Mural on Street in Bethlehem showing all of pre-67 Israel as "Palestine."
photo by Rhonda Spivak


View on the way to Beit Jalla.
photo by Rhonda Spivak


street in Bethlehem

 
ISRAELI ACADEMIC GERSHON BASKIN OF IPCRI SAID TWO YEARS AGO HE INITIATED IDEA OF UNILATERAL PA BID AT UN

By Rhonda Spivak, written August 2009, re-posted Nov 14, 2011

[Editor's note: I wrote this article over two years ago after attending a conference in Beit Jalla, outside  of Bethlehem.

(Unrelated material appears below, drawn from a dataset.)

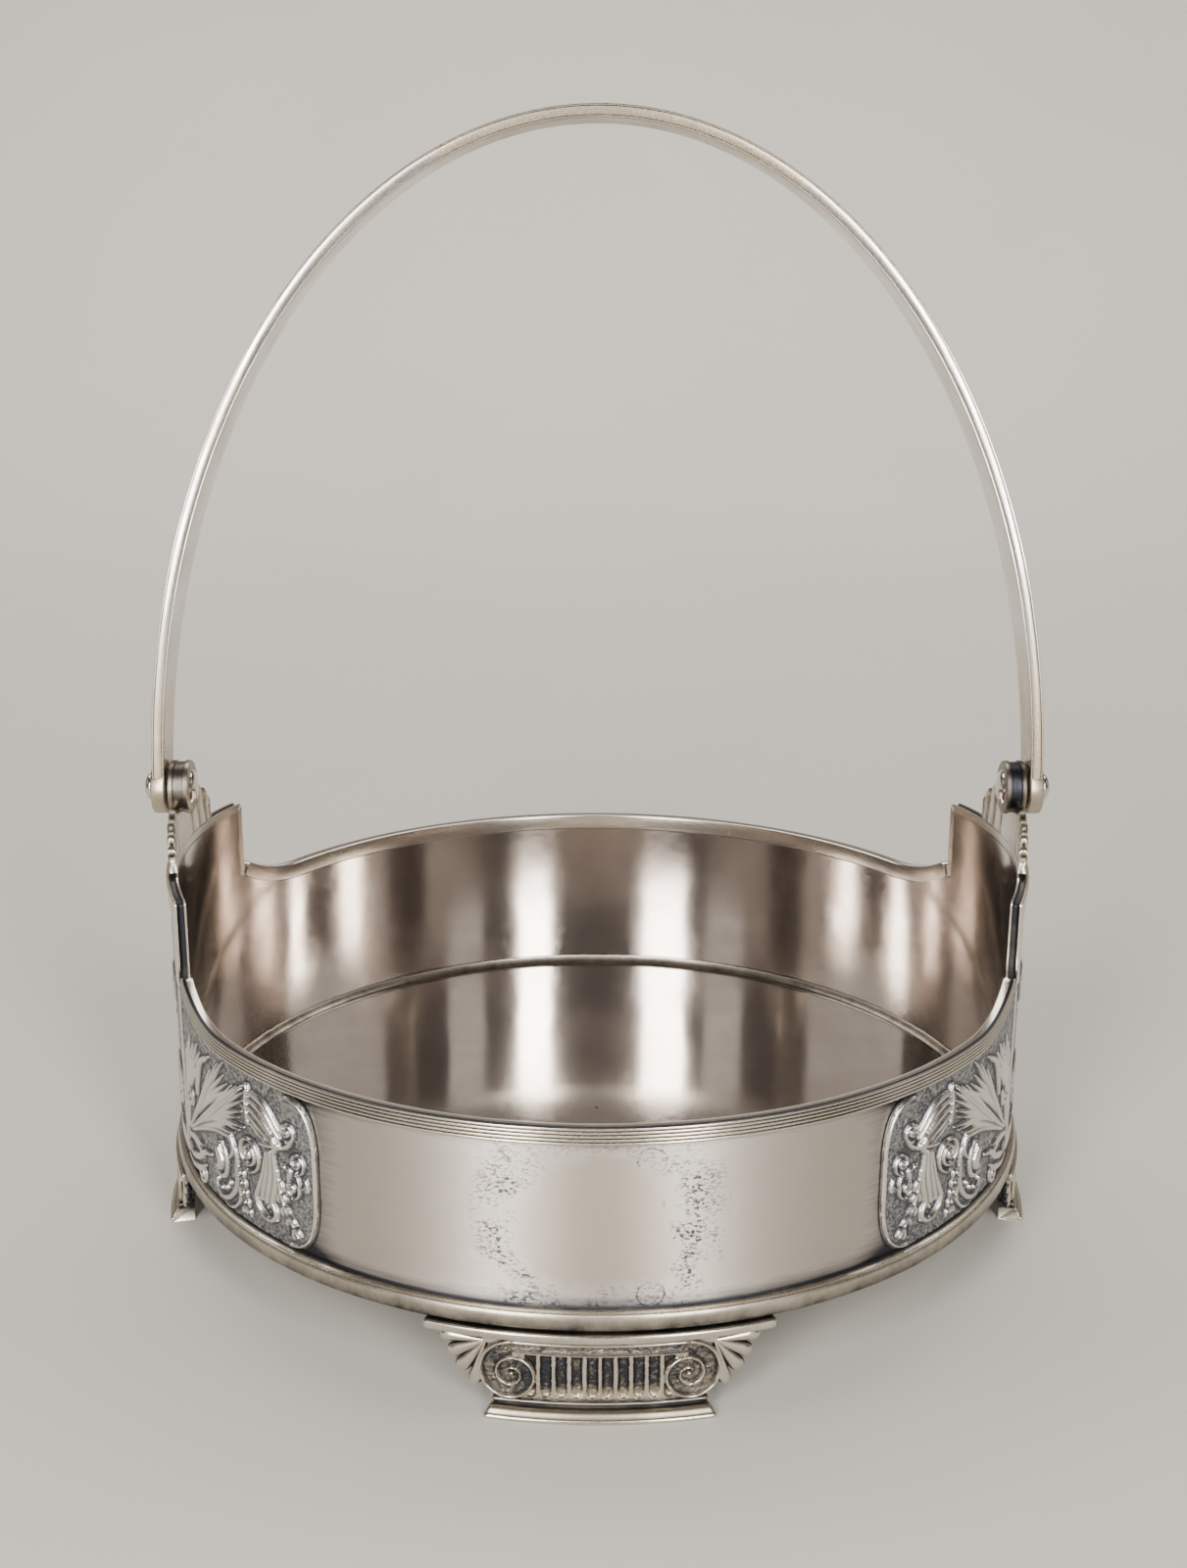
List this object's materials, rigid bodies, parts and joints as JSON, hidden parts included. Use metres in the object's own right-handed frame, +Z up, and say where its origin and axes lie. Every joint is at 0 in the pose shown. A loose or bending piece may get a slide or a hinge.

It was originally published in Israel Behind the News http://www.israelbehindthenews.com/bin/content.cgi?ID=3702&q  seems appropriate to reflect on it now, as  currently the Palestinians are at the UN  making their unilateral bid for a Palestinian state. A shorter version of the article was published in the  Canadian Jewish News in September 2009. More recently,Gershon Baskin had a part in the release of Gilad Shalit, as he was an intermediary with Hamas http://www.haaretz.com/print-edition/news/the-israeli-academic-who-played-a-critical-role-in-the-shalit-deal-1.389789 ] 

IPCRI’S GERSHON BASKIN SAID TWO YEARS AGO HE INITIATED IDEA OF U.N. RECOGNIZING STATE OF PALESTINE UNILATERALLY, WITHOUT ISRAEL’S AGREEMENT

by Rhonda Spivak , August, 2009 

Gershon Baskin, Co-CEO of the Israel-Palestine Centre For Research and Information [IPCRI]said that that he was the one who “put forth” the idea to European Union Foreign Policy chief Javier Solana of having the United Nations Security Council recognize a Palestinian state, even if an agreement is not reached between Israel and the Palestinians.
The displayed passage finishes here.